Persian Gulf Countries May Use Medical Exams to 'Detect' Gay Visitors
Routine medical examinations conducted on visitors to a group of Middle Eastern nations known as the the Gulf Cooperation Countries (GCC) may be used to "detect" gays, Gulf News reports, citing a senior Kuwaiti official:
“Health centres conduct the routine medical check to assess the health of the expatriates when they come into the GCC countries,” he said. “However, we will take stricter measures that will help us detect gays who will be then barred from entering Kuwait or any of the GCC member states,” he said, quoted by local daily Al Rai on Monday.
Homosexual acts are banned in Bahrain, Kuwait, Oman, Qatar, Saudi Arabia and the United Arab Emirates, the GCC member countries.
In Bahrain, lawmakers, wary of the growing number of gays coming into the country, had pushed for a crackdown, including the adoption of tougher immigration measures and prompt deportations.
According to Yousuf Mindkar, Kuwait's director of public health, a GCC committee will consider the move on a meeting in mid-November. Sexual acts between members of the same sex is prohibited in the GCC countries, and prison times in Kuwait in particular can be up to 10 years if any of the participants are younger than 21.

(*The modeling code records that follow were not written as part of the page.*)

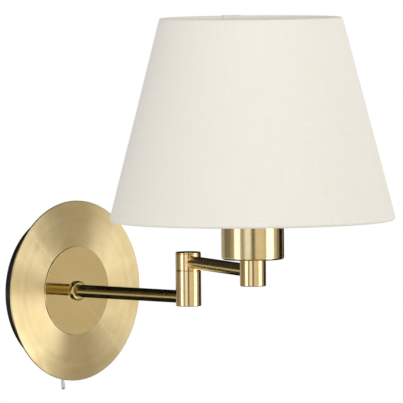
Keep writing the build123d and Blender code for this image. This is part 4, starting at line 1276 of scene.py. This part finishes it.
# ---------------------------------------------------------------- shade
@dataclass
class Shade:
    """The tapered shade: cloth turned in round two wires, its backing, and the spider."""

    shop: Workshop
    body: str = "swing_arm"
    top_radius: float = 70 * MM
    cloth_thick: float = 0.42 * MM
    backing_thick: float = 0.5 * MM
    slip: float = 0.1 * MM
    wire: float = 1.5 * MM
    wire_depth: float = 2.6 * MM
    hem: float = 11 * MM
    hem_course: tuple[tuple[float, float], ...] = (
        (1, 0), (0.75, 0), (0.5, 0.1), (0.32, 0.5), (0.16, 0.92),
    )
    lap: float = 10 * MM
    lap_side: float = math.radians(54.5)
    columns: int = 384
    rows: int = 44
    fold_steps: int = 12
    ripple: float = 0.16 * MM
    notch_reach: float = 8.5 * MM
    notch_fade: float = 4 * MM
    spider_rim: float = 27 * MM
    arm_count: int = 3
    weld: float = 2.1 * MM
    grip_count: int = 16
    grip_depth: float = 1.1 * MM
    grip_width: float = 1.6 * MM
    arm_sides: tuple[float, ...] = ()
    box: Envelope = field(init=False)

    def __post_init__(self) -> None:
        """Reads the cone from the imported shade."""
        self.box = Envelope.of("shade_fabric")
        self.height = self.box.high.z - self.box.low.z
        self.bottom_radius = self.box.radius
        self.lean = math.atan((self.bottom_radius - self.top_radius) / self.height)
        self.slant = self.height / math.cos(self.lean)
        self.bottom_wire = self._wire_run("shade_bottom_wire")
        self.top_wire = self._wire_run("shade_top_wire")

    def _wire_run(self, node: str) -> float:
        """How far up the slope from the bottom edge the centre of a wire's node lies."""
        level = Envelope.of(node).centre.z - self.box.low.z
        return level / math.cos(self.lean) + self.wire_depth * math.tan(self.lean)

    def _on_cone(self, run: float, depth: float) -> Vector:
        """Turns a place on the slope into a radius and a height.

        Args:
            run: The distance up the slope.
            depth: The distance inside the outer face.

        Returns:
            The radius in x and the height in y.
        """
        radius = self.bottom_radius - run * math.sin(self.lean) - depth * math.cos(self.lean)
        level = self.box.low.z + run * math.cos(self.lean) - depth * math.sin(self.lean)
        return Vector((radius, level))

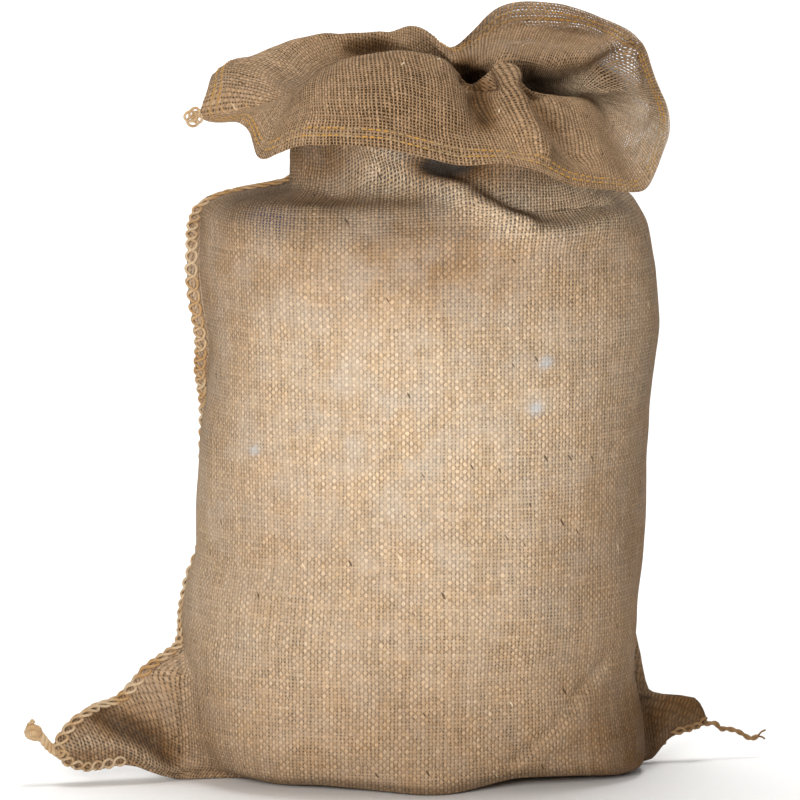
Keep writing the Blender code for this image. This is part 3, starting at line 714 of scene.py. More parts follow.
def closed_curve(knots, values, at):
    """Smooth closed curve through values at knots (0 to 1, rising), read at places at."""
    k = np.concatenate([knots[-2:] - 1, knots, knots[:3] + 1])
    v = np.concatenate([values[-2:], values, values[:3]])
    slope = np.zeros_like(v)
    slope[1:-1] = (v[2:] - v[:-2]) / (k[2:] - k[:-2])[:, None]
    i = np.clip(np.searchsorted(k, at, side="right") - 1, 1, len(k) - 3)
    return hermite(k, v, slope, i, at)


def rib_curve(controls, count):
    """Evenly spaced points along a smooth curve through the controls, from the second one on."""
    k = rise_along(controls)
    slope = np.zeros_like(controls)
    slope[1:-1] = (controls[2:] - controls[:-2]) / (k[2:] - k[:-2])[:, None]
    slope[-1] = (controls[-1] - controls[-2]) / (k[-1] - k[-2])
    at = np.linspace(k[1], k[-1], 240)
    i = np.clip(np.searchsorted(k, at, side="right") - 1, 1, len(k) - 2)
    dense = hermite(k, controls, slope, i, at)
    return resample(dense, np.linspace(0, length_of(dense), count))


def collar_grid(neck_points):
    """Rows from the neck's top ring out to the rim, and each column's share of the way round."""
    ring = neck_points[-1]
    below = neck_points[-3]
    share = rise_along(ring) / length_of(ring)
    knots = np.array([rib[0] for rib in COLLAR_RIBS])
    lines = [np.array([rib[k] for rib in COLLAR_RIBS], float) / 1000 for k in (1, 2, 3, 4)]
    drawn = [closed_curve(knots, line, share % 1.0) for line in lines]
    columns = [rib_curve(np.array(controls), COLLAR_ROWS) for controls in zip(below, ring, *drawn)]
    return np.stack(columns, 1), share


def seen_height(points):
    """Height of points as a viewer a little above the horizon sees it."""
    tilt = math.radians(VIEW_ELEVATION)
    return points[..., 2] * math.cos(tilt) + points[..., 1] * math.sin(tilt)


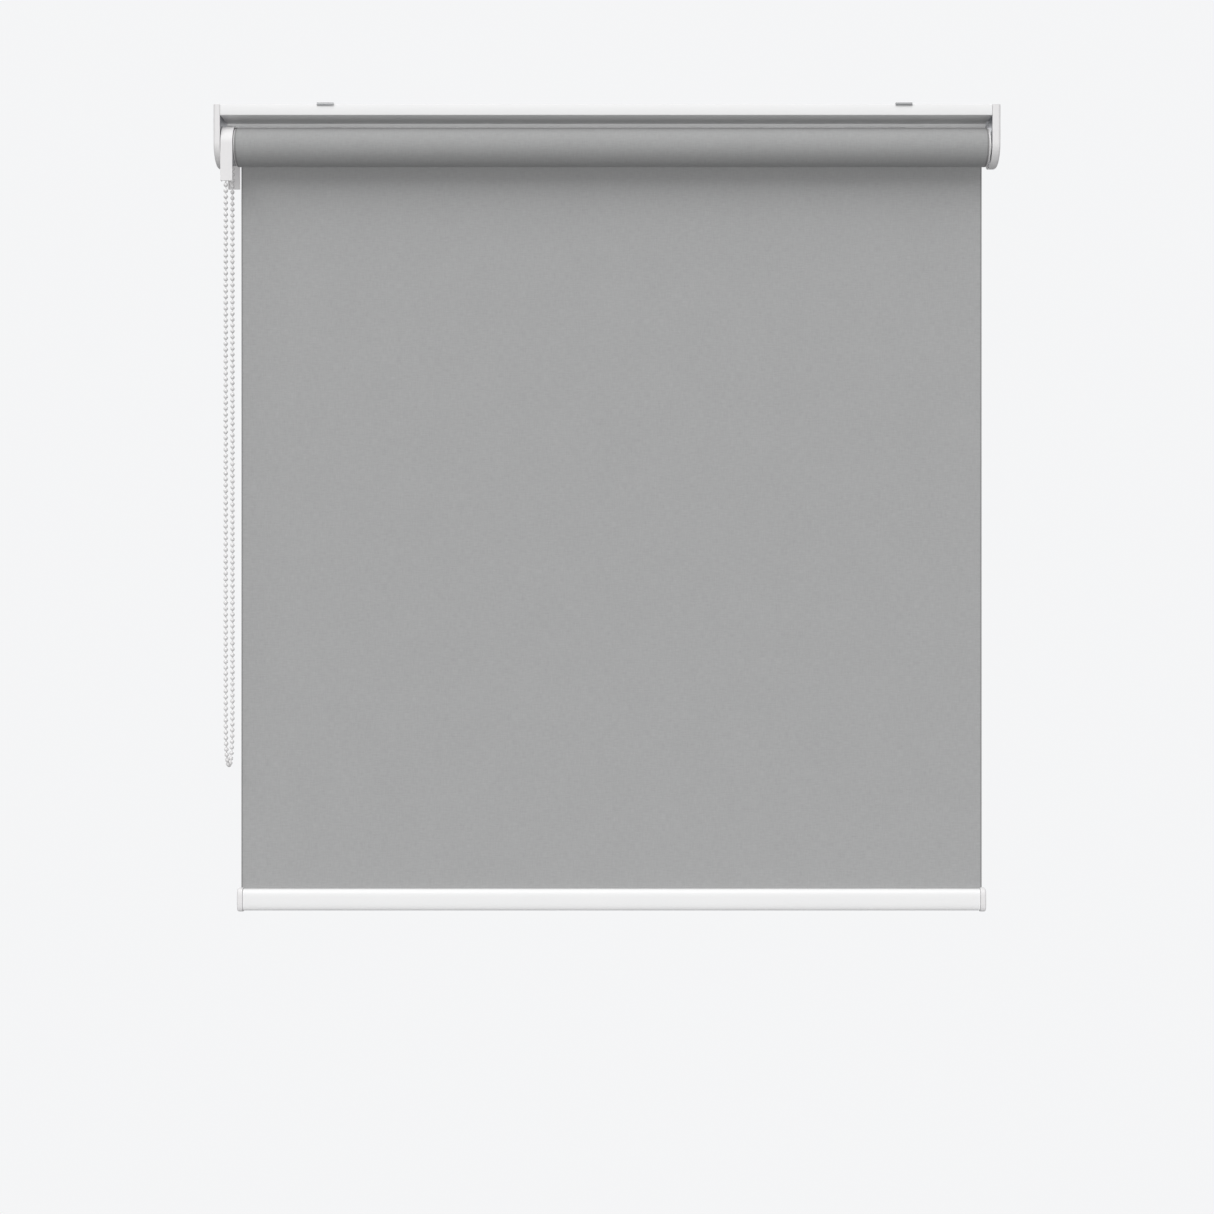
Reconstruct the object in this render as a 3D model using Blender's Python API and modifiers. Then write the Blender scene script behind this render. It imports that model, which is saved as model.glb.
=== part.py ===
"""Roller blind with a bead chain, hung under a ceiling or the head of a window recess.

The frame: +Z up, -Y towards the room, +X to the right as seen from the room. The origin is
in the middle of the blind's width, on the ceiling plane that the two mounting clips touch,
straight above the roll's axis. All sizes are in metres.
"""

import math

import bmesh
import bpy

# Overall sizes
BLIND_WIDTH = 0.800  # over both bracket covers
BAR_DROP = 0.775  # roll's axis down to the middle of the bottom bar
GAP = 0.0003  # between pieces that touch
CUT = 0.001  # a cutter reaches this far past the face it opens
LAP = 0.0005  # shapes that are joined run this far into each other
CHAMFER = 0.0005  # on the small edges of turned pieces

# Head rail, an open extruded section
RAIL_HEIGHT = 0.0112
RAIL_DEPTH = 0.049
RAIL_WALL = 0.0014
RAIL_EDGE = 0.0005  # rounding of the two long front edges
VALLEY_MIDDLE = 0.002  # y of the groove in the rail's top that takes the screw heads
VALLEY_WIDTH = 0.014
VALLEY_DEPTH = 0.0035
RIB_PLACE = 0.014  # y of the rib under the rail
RIB_DROP = 0.0022
UNDER_SLOT = 0.009  # slot behind the rib
LIP_DROP = 0.0010  # back lip below the rest of the underside

# Mounting clips, bent from sheet
CLIP_SHEET = 0.0012
CLIP_BEND = 0.0007  # corner taken off each bend at the ceiling
CLIP_WIDTH = 0.017
CLIP_HOOK = 0.0031  # height of the front hook
CLIP_TOE = 0.0033
CLIP_TAB = 0.0045
CLIP_HOLE_RADIUS = 0.00225
CLIP_INSET_LEFT = 0.114  # blind's left end to the middle of the left clip
CLIP_INSET_RIGHT = 0.0985

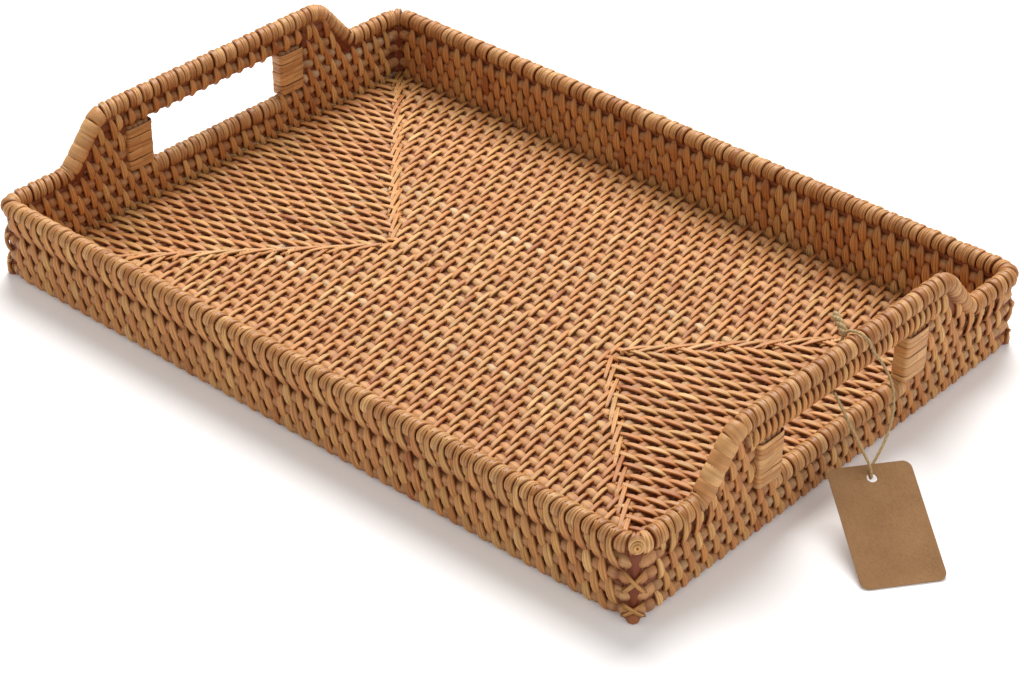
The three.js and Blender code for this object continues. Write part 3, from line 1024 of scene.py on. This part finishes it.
def makeEndWall(side):
    middle, along, out = sideFrame(side)
    rods = Weave(f"wall_rods_{side}")
    for row in (0, 1):
        addWallRod(rods, side, rowZ[row], -shortHalf, shortHalf, row)
    start = handle["panelStart"]
    gaps = [(rowZ[0] + rowZ[1]) / 2, (rowZ[1] + sillZ) / 2]
    addWallFill(rods, side, gaps, -shortHalf, shortHalf)
    for way in (-1, 1):
        low, high = sorted((way * start, way * shortHalf))
        addWallRod(rods, side, rowZ[3], low, high, 3)
        rowUp, panelUp = handle["fillUp"]
        addWallFill(rods, side, [(sillZ + rowZ[3]) / 2, rowZ[3] + rowUp], low, high)
        for row, z in enumerate(handle["panelRows"]):
            panelEnd = handle["panelEnds"][row]
            addWallRod(rods, side, z, *sorted((way * start, way * panelEnd)), 4 + row)
            short = way * (panelEnd - handle["fillShort"])
            addWallFill(rods, side, [z + panelUp], *sorted((way * start, short)))
        for drop in handle["slopeDrops"]:
            slope = np.array([
                [way * (handle["footHalf"] + 0.009 - drop), rimZ - 0.0035],
                [way * (handle["topHalf"] + 0.002), barZ - drop],
                [way * start, barZ - drop - 0.002],
            ])
            points = lineAlong(side, slope[:, 0], slope[:, 1])
            # rods in the slope's gaps, painted nearly in full shade
            rods.add(points, out, *handle["slopeFill"], "round", 0.9)
    names = [f"{side}_rod_1", f"{side}_rod_2"]
    names += [f"{side}_{part}_{end}" for part in ("rod_4", "panel") for end in ("front", "back")]
    rods.build(coreLook, "rattan_rod", names)
    strands = Weave(f"wall_strands_{side}")
    count = int(shortHalf / wall["pitch"]) - 1
    low = [rowZ[0], rowZ[1], sillZ, rowZ[3]]
    rise = (barZ - rimZ) / (handle["footHalf"] - handle["topHalf"])
    for i in range(-count, count + 1):
        s = abs(i * wall["pitch"])
        place = middle + along * i * wall["pitch"]
        if s < handle["postInner"]:
            levels = low[:2]
        elif s < handle["panelStart"]:
            levels = low[:3]
        elif s > handle["footHalf"] - 0.003:
            levels = low
        else:
            roof = min(rimZ + (handle["footHalf"] - s) * rise, barZ) - 0.005
            above = [*handle["panelRows"], underZ - 0.0005]
            levels = low + [z for z in above if z < roof]
        crossWall(strands, place, along, out, levels, i, 0.9, handle["strandSize"])
    strands.build(strandLook, "rattan_rod")


post = {"bands": 9, "square": 0.36, "inset": 0.0004, "uneven": 0.00015, "thick": 0.0004}


# A post is a flat core whipped round with cane.
def makePost(side, end):
    low, high = nodeBox(f"{side}_post_{end}")
    middle = (low + high) / 2
    half = (high - low) / 2
    turn = np.linspace(0, 2 * math.pi, 41)[:-1]
    shapeX = np.sign(np.cos(turn)) * np.abs(np.cos(turn)) ** post["square"]
    shapeY = np.sign(np.sin(turn)) * np.abs(np.sin(turn)) ** post["square"]
    facing = unit(np.column_stack([np.cos(turn) / half[0], np.sin(turn) / half[1], turn * 0]))
    weave = Weave(f"post_{side}_{end}")
    pitch = 2 * half[2] / post["bands"]
    for k in range(post["bands"]):
        z = low[2] + (k + 0.5) * pitch
        grow = chance.uniform(-post["uneven"], post["uneven"])
        points = np.column_stack([
            middle[0] + shapeX * (half[0] - post["inset"] + grow),
            middle[1] + shapeY * (half[1] - post["inset"] + grow),
            z + chance.normal(0, 0.0001) + 0.0003 * np.sin(turn + chance.uniform(0, 6)),
        ])
        tone = chance.uniform(0.35, 0.85)
        weave.add(points, facing, pitch * 0.56, post["thick"], "flat", 0, True, tone)
    weave.build(caneLook, "cane_band", [f"{side}_post_{end}"])
    core = Weave(f"post_core_{side}_{end}")
    for reach in np.linspace(-0.6, 0.6, 4):
        s = np.linspace(low[2] - 0.001, high[2] + 0.001, 6)
        points = np.column_stack([s * 0 + middle[0], s * 0 + middle[1] + reach * half[1], s])
        # half painted shade on the core seen between the bands
        core.add(points, (1, 0, 0), half[1] * 0.25, half[0] - 0.0011, "round", 0.5)
    core.build(coreLook, "cane_band")


for side in ("left", "right"):
    makeEndWall(side)
    makeSill(side)
    makeRail(side)
    makeUnderRod(side)
    for end in ("front", "back"):
        makePost(side, end)
print("ends and hand bars made")


# Twine pieces

def makeTwineMaterial():
    material, tree, shader = addMaterial("jute twine")
    uv = node(tree, "ShaderNodeUVMap", uv_map="grain")
    parts = node(tree, "ShaderNodeSeparateXYZ", {0: uv.outputs[0]})
    ply = math2(tree, "MULTIPLY", parts.outputs[0], 5000.0)
    turn = math2(tree, "MULTIPLY", parts.outputs[1], 4600.0)
    wave = math2(tree, "SINE", math2(tree, "ADD", ply, turn))
    noise = node(tree, "ShaderNodeTexNoise", {"Scale": 2500.0, "Detail": 5.0})
    height = math2(tree, "ADD", math2(tree, "MULTIPLY", wave, 0.1), noise.outputs[0])
    colour = ramp(tree, height, [
        (0.2, 166, 136, 94), (0.55, 200, 170, 122), (0.95, 238, 216, 170),
    ])
    bump = node(tree, "ShaderNodeBump", {"Strength": 0.6, "Distance": 0.0004, "Height": height})
    feed(tree, shader, {"Base Color": colour, "Normal": bump.outputs[0], "Roughness": 0.9})
    return material


twineLook = makeTwineMaterial()


# Plies laid round one line.
def layTwine(weave, route, radius):
    rail = Rail(route)
    reach = np.linspace(0, rail.length, max(20, int(rail.length / twine["ring"])))
    line = rail.at(reach)
    tangent = unit(np.gradient(line, axis=0))
    side = unit(np.cross(tangent, (0.31, 0.22, 0.92)))
    rise = np.cross(side, tangent)
    for ply in range(twine["plies"]):
        spin = reach * 2 * math.pi / (radius * twine["lay"]) + ply * 2 * math.pi / twine["plies"]
        off = side * np.cos(spin)[:, None] + rise * np.sin(spin)[:, None]
        weave.addRod(line + off * radius * twine["plyOut"], radius * twine["plyRadius"], 0, off)


def makeTwine(name, route, body, replaced):
    weave = Weave(name)
    layTwine(weave, route, twine["radius"])
    return weave.build(twineLook, "jute_twine", [replaced], body)


hangingRoute = smoothRoute(twine["hanging"], twine["steps"])
loopRoute = smoothRoute(twine["loop"], twine["steps"])
hanging = makeTwine("twine_run", hangingRoute, "swing_tag", "twine_hanging")
loop = makeTwine("twine_round_bar", loopRoute, "tray", "twine_loop")


# The knot over the hand bar, its tail and the frayed end.
knot = {
    "middle": (0.1883, 0.0086, 0.0650),
    "tail": [(0.1883, 0.0086, 0.0650), (0.1862, 0.0097, 0.0668), (0.1832, 0.0110, 0.0688),
             (0.1805, 0.0121, 0.0698)],
    "radius": 0.0018, "ring": 0.0011, "hairs": 48, "hairThin": 0.00013,
}


def makeKnot():
    middle = np.array(knot["middle"])
    angles = np.linspace(0, 2 * math.pi, 25)[:-1]
    weave = Weave("twine_knot")
    for k, tilt in enumerate((0.2, 1.3, 2.3)):
        axis = unit(np.array([math.cos(tilt), math.sin(tilt) * 0.6, 0.5 - 0.4 * k]))
        side = unit(np.cross(axis, (0.1, 0.2, 1)))
        rise = np.cross(axis, side)
        ring = side * np.cos(angles)[:, None] + rise * np.sin(angles)[:, None]
        weave.addRod(middle + ring * knot["ring"], twine["radius"], 0, ring, closed=True)
    tail = smoothRoute(knot["tail"], 8)
    layTwine(weave, tail, knot["radius"])
    way = unit(tail[-1] - tail[-4])
    for hair in range(knot["hairs"]):
        spread = chance.normal(0, 0.35, 3)
        reach = chance.uniform(0.0005, 0.0012)
        t = np.linspace(0, 1, 5)[:, None]
        start = tail[-1] - way * 0.0008 + chance.normal(0, 0.0006, 3)
        points = start + way * reach * t + spread * reach * t ** 2
        weave.addRod(points, knot["hairThin"] * (1 - 0.6 * t[:, 0]), 0, (0.2, 0.3, 0.9))
    weave.build(twineLook, "jute_twine")


makeKnot()
print("twine laid")


# Swing tag in kraft card

def makeCardMaterial():
    material, tree, shader = addMaterial("kraft card")
    place = node(tree, "ShaderNodeTexCoord")
    where = place.outputs["Object"]
    fine = node(tree, "ShaderNodeTexNoise", {"Vector": where, "Scale": 1900.0, "Detail": 4.0})
    broad = node(tree, "ShaderNodeTexNoise", {"Vector": where, "Scale": 60.0, "Detail": 3.0})
    stretch = node(tree, "ShaderNodeMapping", {"Vector": where, "Scale": (500, 3200, 500)})
    hairs = node(tree, "ShaderNodeTexNoise", {
        "Vector": stretch.outputs[0], "Scale": 1.0, "Detail": 3.0,
    })
    mixed = math2(tree, "ADD", math2(tree, "MULTIPLY", fine.outputs[0], 0.35),
                  math2(tree, "MULTIPLY", hairs.outputs[0], 0.35))
    mixed = math2(tree, "ADD", mixed, math2(tree, "MULTIPLY", broad.outputs[0], 0.3))
    colour = ramp(tree, mixed, [
        (0.3, 120, 86, 54), (0.5, 144, 106, 69), (0.72, 162, 124, 86),
    ])
    bump = node(tree, "ShaderNodeBump", {"Strength": 0.25, "Distance": 0.0002, "Height": mixed})
    feed(tree, shader, {
        "Base Color": colour, "Normal": bump.outputs[0], "Roughness": 0.82,
        "Specular IOR Level": 0.25,
    })
    return material


def finishTag():
    tag = bpy.data.objects["tag"]
    tag.data.materials.clear()
    tag.data.materials.append(makeCardMaterial())
    return tag


tag = finishTag()
print("tag finished")


# Floor and lights

groundHalf = 6
groundLook = {
    "Base Color": (0.9, 0.885, 0.875, 1),
    "Roughness": 0.9,
    "Specular IOR Level": 0.1,
    "Emission Color": (1, 0.975, 0.965, 1),
    "Emission Strength": 0.13,
}


def makeStage():
    half = groundHalf
    mesh = bpy.data.meshes.new("studio floor")
    corners = [(-half, -half, 0), (half, -half, 0), (half, half, 0), (-half, half, 0)]
    mesh.from_pydata(corners, [], [(0, 1, 2, 3)])
    plane = addObject("studio floor", mesh)
    material, tree, shader = addMaterial("studio floor")
    feed(tree, shader, groundLook)
    mesh.materials.append(material)


# Name, place, target, size and power of each light
studio = [
    ("key", (-0.55, 0.75, 1.5), (0, 0, 0), 1.3, 44),
    ("front", (-0.9, -1.3, 0.9), (-0.1, 0, 0), 1.6, 2.5),
    ("side", (1.5, -0.1, 0.6), (0, 0, 0), 1.4, 5.5),
]


sky = {"colour": (1, 0.985, 0.97, 1), "power": 0.45}


def makeLights():
    bpy.context.scene.view_settings.view_transform = "Standard"
    for name, place, target, size, power in studio:
        data = bpy.data.lights.new(name, "AREA")
        data.shape = "DISK"
        data.size = size
        data.energy = power
        lamp = addObject(name, data)
        lamp.location = place
        lamp.rotation_euler = (Vector(target) - Vector(place)).to_track_quat("-Z", "Y").to_euler()
    world = bpy.data.worlds.new("studio")
    world.use_nodes = True
    background = world.node_tree.nodes["Background"]
    background.inputs[0].default_value = sky["colour"]
    background.inputs[1].default_value = sky["power"]
    bpy.context.scene.world = world


makeStage()
makeLights()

Two years ago, 127 gay men were arrested in Bahrain for what authorities called a "depraved and decadent" party. Earlier this year, a 39-country poll conducted by the Pew Research Center found the Middle East to be the most intolerant region in the world towards gays and lesbians, along with sub-Saharan Africa. In addition, the report found slim evidence that attitudes in the region were shifting towards increased tolerance.